» EXERCISE OBJECTIVE
Provide the data again in its entirety, exactly as given.

» DATA SHOWN

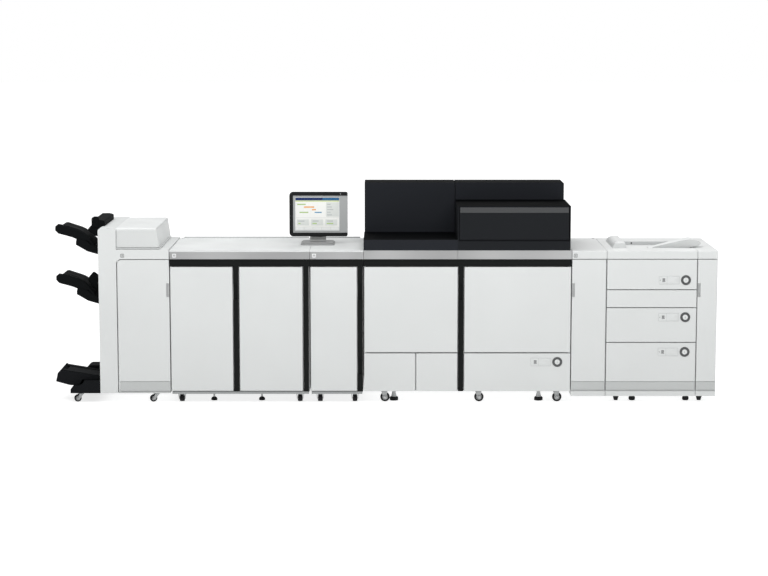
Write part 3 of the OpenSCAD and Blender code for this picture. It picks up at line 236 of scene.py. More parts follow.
class Finish:
    """Builds one material: a shader and the textures that feed it."""

    def __init__(self, name, colour, roughness, metallic=0.0, specular=0.5):
        self.material = bpy.data.materials.new(name)
        self.material.use_nodes = True
        self.tree = self.material.node_tree
        self.shader = self.tree.nodes["Principled BSDF"]
        self.set("Base Color", (*colour, 1.0))
        self.set("Roughness", roughness)
        self.set("Metallic", metallic)
        self.set("Specular IOR Level", specular)
        self.colour = tuple(colour)
        self.place = self.node("ShaderNodeTexCoord").outputs["Object"]
        FINISH[name] = self.material

    def set(self, socket, value):
        """Sets a value that is the same all over the surface."""
        self.shader.inputs[socket].default_value = value

    def feed(self, socket, output):
        """Lets a texture drive one of the shader's values."""
        self.link(output, self.shader.inputs[socket])

    def node(self, kind, **settings):
        """A new node, with its sockets and options set by name."""
        made = self.tree.nodes.new(kind)
        for key, value in settings.items():
            if key in made.inputs:
                made.inputs[key].default_value = value
            else:
                setattr(made, key, value)
        return made

    def link(self, a, b):
        """Joins an output to an input."""
        self.tree.links.new(a, b)

    def noise(self, scale, detail=2.0, vector=None):
        """Fractal noise over the object."""
        made = self.node("ShaderNodeTexNoise", Scale=scale, Detail=detail)
        self.link(vector or self.place, made.inputs["Vector"])
        return made.outputs["Fac"]

    def ranged(self, value, low_out, high_out, low_in=0.3, high_in=0.7):
        """Maps a value from one range to another."""
        made = self.node("ShaderNodeMapRange")
        limits = {"From Min": low_in, "From Max": high_in, "To Min": low_out, "To Max": high_out}
        for socket, number in limits.items():
            made.inputs[socket].default_value = number
        self.link(value, made.inputs["Value"])
        return made.outputs["Result"]

    def part_of(self, vector, axis):
        """One axis of a vector."""
        split = self.node("ShaderNodeSeparateXYZ")
        self.link(vector, split.inputs[0])
        return split.outputs[axis]

    def mixed(self, factor, first, second, blend="MIX"):
        """Mixes two colours. The factor and both colours are values or outputs."""
        made = self.node("ShaderNodeMix", data_type="RGBA", blend_type=blend)
        for socket, value in ((FACTOR, factor), (FIRST, first), (SECOND, second)):
            if isinstance(value, bpy.types.NodeSocket):
                self.link(value, made.inputs[socket])
            else:
                made.inputs[socket].default_value = value if socket == FACTOR else (*value, 1.0)
        return made.outputs[RESULT]

    def varied(self, scale, amount):
        """Lets the colour drift a little over the surface."""
        dark = [c * (1 - amount) for c in self.colour]
        light = [min(1.0, c * (1 + amount)) for c in self.colour]
        tone = self.mixed(self.ranged(self.noise(scale, 3.0), 0, 1), dark, light)
        self.feed("Base Color", tone)
        return tone

    def rough(self, scale, smooth, dull):
        """Lets the roughness vary over the surface."""
        self.feed("Roughness", self.ranged(self.noise(scale, 3.0), smooth, dull))

    def relief(self, height, depth, strength, soften=0.0):
        """Bump from a height value, over edges softened by a radius."""
        bump = self.node("ShaderNodeBump", Strength=strength, Distance=depth)
        self.link(height, bump.inputs["Height"])
        if soften:
            bevel = self.node("ShaderNodeBevel", samples=4, Radius=soften)
            self.link(bevel.outputs["Normal"], bump.inputs["Normal"])
        self.feed("Normal", bump.outputs["Normal"])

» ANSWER
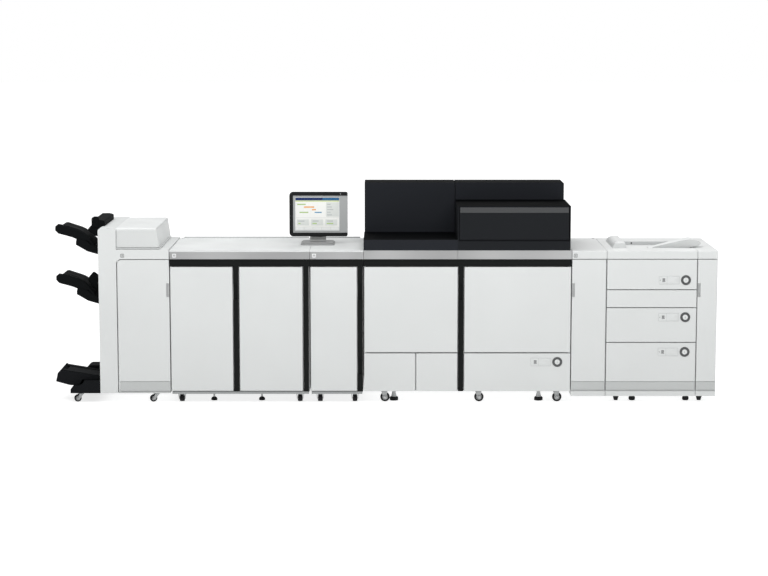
Write part 3 of the OpenSCAD and Blender code for this picture. It picks up at line 236 of scene.py. More parts follow.
class Finish:
    """Builds one material: a shader and the textures that feed it."""

    def __init__(self, name, colour, roughness, metallic=0.0, specular=0.5):
        self.material = bpy.data.materials.new(name)
        self.material.use_nodes = True
        self.tree = self.material.node_tree
        self.shader = self.tree.nodes["Principled BSDF"]
        self.set("Base Color", (*colour, 1.0))
        self.set("Roughness", roughness)
        self.set("Metallic", metallic)
        self.set("Specular IOR Level", specular)
        self.colour = tuple(colour)
        self.place = self.node("ShaderNodeTexCoord").outputs["Object"]
        FINISH[name] = self.material

    def set(self, socket, value):
        """Sets a value that is the same all over the surface."""
        self.shader.inputs[socket].default_value = value

    def feed(self, socket, output):
        """Lets a texture drive one of the shader's values."""
        self.link(output, self.shader.inputs[socket])

    def node(self, kind, **settings):
        """A new node, with its sockets and options set by name."""
        made = self.tree.nodes.new(kind)
        for key, value in settings.items():
            if key in made.inputs:
                made.inputs[key].default_value = value
            else:
                setattr(made, key, value)
        return made

    def link(self, a, b):
        """Joins an output to an input."""
        self.tree.links.new(a, b)

    def noise(self, scale, detail=2.0, vector=None):
        """Fractal noise over the object."""
        made = self.node("ShaderNodeTexNoise", Scale=scale, Detail=detail)
        self.link(vector or self.place, made.inputs["Vector"])
        return made.outputs["Fac"]

    def ranged(self, value, low_out, high_out, low_in=0.3, high_in=0.7):
        """Maps a value from one range to another."""
        made = self.node("ShaderNodeMapRange")
        limits = {"From Min": low_in, "From Max": high_in, "To Min": low_out, "To Max": high_out}
        for socket, number in limits.items():
            made.inputs[socket].default_value = number
        self.link(value, made.inputs["Value"])
        return made.outputs["Result"]

    def part_of(self, vector, axis):
        """One axis of a vector."""
        split = self.node("ShaderNodeSeparateXYZ")
        self.link(vector, split.inputs[0])
        return split.outputs[axis]

    def mixed(self, factor, first, second, blend="MIX"):
        """Mixes two colours. The factor and both colours are values or outputs."""
        made = self.node("ShaderNodeMix", data_type="RGBA", blend_type=blend)
        for socket, value in ((FACTOR, factor), (FIRST, first), (SECOND, second)):
            if isinstance(value, bpy.types.NodeSocket):
                self.link(value, made.inputs[socket])
            else:
                made.inputs[socket].default_value = value if socket == FACTOR else (*value, 1.0)
        return made.outputs[RESULT]

    def varied(self, scale, amount):
        """Lets the colour drift a little over the surface."""
        dark = [c * (1 - amount) for c in self.colour]
        light = [min(1.0, c * (1 + amount)) for c in self.colour]
        tone = self.mixed(self.ranged(self.noise(scale, 3.0), 0, 1), dark, light)
        self.feed("Base Color", tone)
        return tone

    def rough(self, scale, smooth, dull):
        """Lets the roughness vary over the surface."""
        self.feed("Roughness", self.ranged(self.noise(scale, 3.0), smooth, dull))

    def relief(self, height, depth, strength, soften=0.0):
        """Bump from a height value, over edges softened by a radius."""
        bump = self.node("ShaderNodeBump", Strength=strength, Distance=depth)
        self.link(height, bump.inputs["Height"])
        if soften:
            bevel = self.node("ShaderNodeBevel", samples=4, Radius=soften)
            self.link(bevel.outputs["Normal"], bump.inputs["Normal"])
        self.feed("Normal", bump.outputs["Normal"])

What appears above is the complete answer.